Most employees check work email on their personal phone whether their employer formally allows it or not. BYOD is the policy and technology framework that turns that informal reality into a managed practice. Get it right and you reduce IT spend, increase employee satisfaction, and support flexible work without forcing two-device fatigue. Get it wrong and you create data security exposure, blurred boundaries between work and personal life, and tricky legal questions when an employee leaves with company information on their personal device. The decisions in BYOD policy are less technical than they look; they're mostly about explicit boundaries that both sides understand.
What BYOD Actually Covers BYOD is the policy framework that lets employees use personal devices to access company resources. Most BYOD programs cover smartphones (the most common), tablets, and personal laptops. They typically allow access to email, calendar, video conferencing, file storage, and chat tools. Higher-sensitivity systems (CRM, HR data, financial systems) are sometimes restricted to managed devices.

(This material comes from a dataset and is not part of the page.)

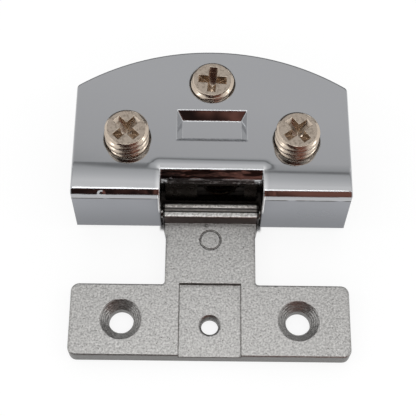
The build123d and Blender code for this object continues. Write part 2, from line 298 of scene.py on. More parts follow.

Three variants exist. Open BYOD: employees use any personal device with minimal IT involvement. Managed BYOD: IT installs mobile device management (MDM) software on the personal device, with specific policies enforced. CYOD (choose your own device): employer provides a list of approved devices, employee picks one and owns it personally. Each variant trades different amounts of flexibility for different amounts of control.
What's the Difference Between BYOD and Corporate-Owned Devices? Corporate-owned devices belong to the employer, are managed entirely by IT, and can be wiped, monitored, or recovered without employee consent. BYOD devices belong to the employee. The employer can manage the work portion through containerization or MDM, but can't dictate what the employee does with the rest of the device. The legal and operational implications of that distinction drive most BYOD policy decisions.
Security Challenges in BYOD Programs Three categories of risk dominate BYOD security. Data leakage: company information stored or transmitted through personal devices that are easier to lose, easier to share, and harder to monitor than corporate devices. Unauthorized access: a personal device with weak authentication that becomes a path into company systems. Compliance exposure: industries with regulated data (healthcare HIPAA, financial GLBA, government CUI) face substantial penalties for data on uncontrolled devices.
Mobile device management (MDM) and mobile application management (MAM) tools address most of these risks by containerizing work data, requiring device-level encryption, enforcing passcode standards, and enabling selective remote wipe of work data without affecting personal data. The Cybersecurity and Infrastructure Security Agency publishes mobile cybersecurity guidance that informs most BYOD security frameworks.
What a Strong BYOD Policy Includes A complete BYOD policy covers seven areas. Eligibility (which roles and locations qualify). Approved devices and operating systems (with minimum versions). Required security controls (passcode, encryption, MDM enrollment). Allowed uses (which apps and data can flow through the device). Reimbursement (whether the employer subsidizes the device, the data plan, or neither). Privacy expectations (what the employer can and cannot see on the device). Offboarding (what happens to work data when the employee leaves).
The privacy and offboarding sections deserve special attention. Employees have legitimate expectations of privacy on devices they own. Employers have legitimate needs to remove company data when the employment relationship ends. The cleanest BYOD policies state explicitly: "the employer has visibility into and control over the work container only; personal data and apps are out of scope."
Should BYOD Programs Reimburse Employees for Personal Devices? Practices vary. Some employers provide a flat monthly stipend ($30 to $75) to offset the cost of using a personal device for work. Others reimburse a portion of the data plan. Others provide nothing on the theory that employees who choose BYOD are accepting the cost as part of the convenience. State law matters here: California's Cochran v. Schwan's Home Service decision (2014) established that California employers must reimburse employees for the necessary work-related use of personal devices. Other states are less prescriptive.
Making BYOD Work for Modern Hybrid Workforces BYOD is now a default expectation in most knowledge worker roles. The question for HR and IT teams isn't whether to allow it but how to structure the program. Three practices distinguish strong BYOD programs from weak ones. First, write the policy in language employees can understand: avoid IT jargon, be explicit about what the employer can and cannot see, and explain the offboarding process clearly. Second, invest in MDM/MAM tools that keep work data isolated from personal data, so the employer can manage what it needs without overreaching into personal life. Third, train managers and employees together on BYOD expectations: when work hours start and stop, what the right-to-disconnect looks like, and how to handle device issues.
The broader principle: BYOD policy is really a microcosm of how the company thinks about employee autonomy and trust. Companies that treat employees as adults capable of managing their own devices, with clear boundaries on company data, get better outcomes than companies that try to control everything. Pair a strong BYOD program with clear remote work norms and the program supports rather than complicates modern work patterns.